I was wondering what the cleanest way to run two different shell commands depending on if a parameter is given in a snakemake config file. For the moment I am using this setup:
rule deeptools_bamCoverage_pe:
input:
bam="DATA/BAM/{sample_sp}_pe.bam",
bai="DATA/BAM/{sample_sp}_pe.bam.bai"
output:
"DATA/BIGWIG/{sample_sp}_pe_RPGC.bw"
log:
"snakemake_logs/deeptools_bamCoverage/{sample_sp}_pe.log"
run:
if config["excluded_regions"]:
shell("bamCoverage --normalizeUsing RPGC -bl "+config["excluded_regions"]+
" --effectiveGenomeSize $((2913022398-"+config["excluded_regions"].split(".")[0].split("_")[-1]+")) -e -b {input.bam} -o {output} 2>{log}")
else:
shell("bamCoverage --normalizeUsing RPGC --effectiveGenomeSize 2913022398 -e -b {input.bam} -o {output} 2>{log}")
My config file may or may not contain excluded_regions: DATA/GENOMES/DAC_excl_HG38_71570285.bed
depending on if the user wants to filter out some regions from the analysis. 71570285
is the total length of the excluded regions, which is needed for the normalisation calculations (this could be passed in the config file too but I am trying to keep it light to not scare away my potential users).
Is there a cleaner way to present snakemake with two different shell lines that it can run?
In general, not really. If the commands are completely different you are going to need an if/else statement. You could put the if/else statement within the shell code rather than using Python logic but that doesn't change much.
I'd say in this case the two commands are actually very similar and this version looks neater to me:
rule deeptools_bamCoverage_pe:
input:
bam="DATA/BAM/{sample_sp}_pe.bam",
bai="DATA/BAM/{sample_sp}_pe.bam.bai"
output:
"DATA/BIGWIG/{sample_sp}_pe_RPGC.bw"
log:
"snakemake_logs/deeptools_bamCoverage/{sample_sp}_pe.log"
params:
excluded_regions = config["excluded_regions"],
genome_size = 2913022398,
run:
if params.excluded_regions:
bl_file = "-bl " + config["excluded_regions"]
excluded_size = int(config["excluded_regions"].split(".")[0].split("_")[-1])

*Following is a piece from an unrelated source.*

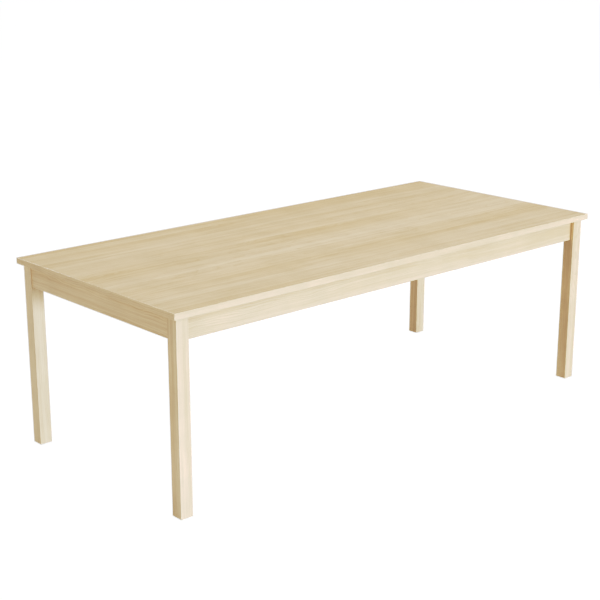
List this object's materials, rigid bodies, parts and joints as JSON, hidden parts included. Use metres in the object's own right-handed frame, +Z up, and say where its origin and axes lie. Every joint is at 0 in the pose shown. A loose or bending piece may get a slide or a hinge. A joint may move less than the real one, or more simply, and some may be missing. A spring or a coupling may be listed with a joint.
{
  "type": "communion table",
  "caption": "Low rectangular birch table: a thin veneered top with a small overhang on square corner legs, joined by set-back rails.",
  "frame": {"origin": "centre of the footprint, on the floor under the glides", "axes": "+X along the length to the right, +Y from the front long side to the back, +Z up"},
  "size_m": [1.8, 0.8, 0.6045],
  "materials": {
    "birch_veneer": "satin clear lacquer, straight lengthwise grain",
    "birch_lipping": "satin clear lacquer, solid birch edge",
    "backing_veneer": "thin sealed backing veneer",
    "chipboard": "raw board core, hidden",
    "birch_rail": "satin clear lacquer, grain along the rail",
    "birch_leg": "satin clear lacquer, upright grain",
    "beech_block": "planed, unfinished",
    "zinc_steel": "bright zinc plate",
    "yellow_zinc": "yellow passivated zinc plate",
    "glide_plastic": "smooth moulded"
  },
  "bodies": {
    "root": {"back_lipping": "birch_lipping", "back_rail": "birch_rail", "block_screws": "yellow_zinc", "bolt_nuts": "zinc_steel", "bolt_washers": "zinc_steel", "bracket_back_left": "zinc_steel", "bracket_back_middle": "zinc_steel", "bracket_back_right": "zinc_steel", "bracket_front_left": "zinc_steel", "bracket_front_middle": "zinc_steel", "bracket_front_right": "zinc_steel", "bracket_left_end": "zinc_steel", "bracket_rail_screws": "zinc_steel", "bracket_right_end": "zinc_steel", "bracket_top_screws": "zinc_steel", "corner_block_back_left": "beech_block", "corner_block_back_right": "beech_block", "corner_block_front_left": "beech_block", "corner_block_front_right": "beech_block", "front_lipping": "birch_lipping", "front_rail": "birch_rail", "glide_back_left": "glide_plastic", "glide_back_right": "glide_plastic", "glide_front_left": "glide_plastic", "glide_front_right": "glide_plastic", "glide_nails": "zinc_steel", "hanger_bolt_back_left": "zinc_steel", "hanger_bolt_back_right": "zinc_steel", "hanger_bolt_front_left": "zinc_steel", "hanger_bolt_front_right": "zinc_steel", "left_lipping": "birch_lipping", "left_rail": "birch_rail", "leg_back_left": "birch_leg", "leg_back_right": "birch_leg", "leg_front_left": "birch_leg", "leg_front_right": "birch_leg", "rail_dowels": "beech_block", "right_lipping": "birch_lipping", "right_rail": "birch_rail", "top_backing_veneer": "backing_veneer", "top_core": "chipboard", "top_face_veneer": "birch_veneer"}
  },
  "joints": []
}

effective_genome_size = params.genome_size - excluded_size
else:
bl_file = ""
effective_genome_size = params.genome_size
shell("bamCoverage --normalizeUsing RPGC {bl_file} --effectiveGenomeSize {effective_genome_size} -e -b {input.bam} -o {output} 2>{log}")
But you if you find this less legible then stick with what you have - you're the one who has to debug/maintain your code.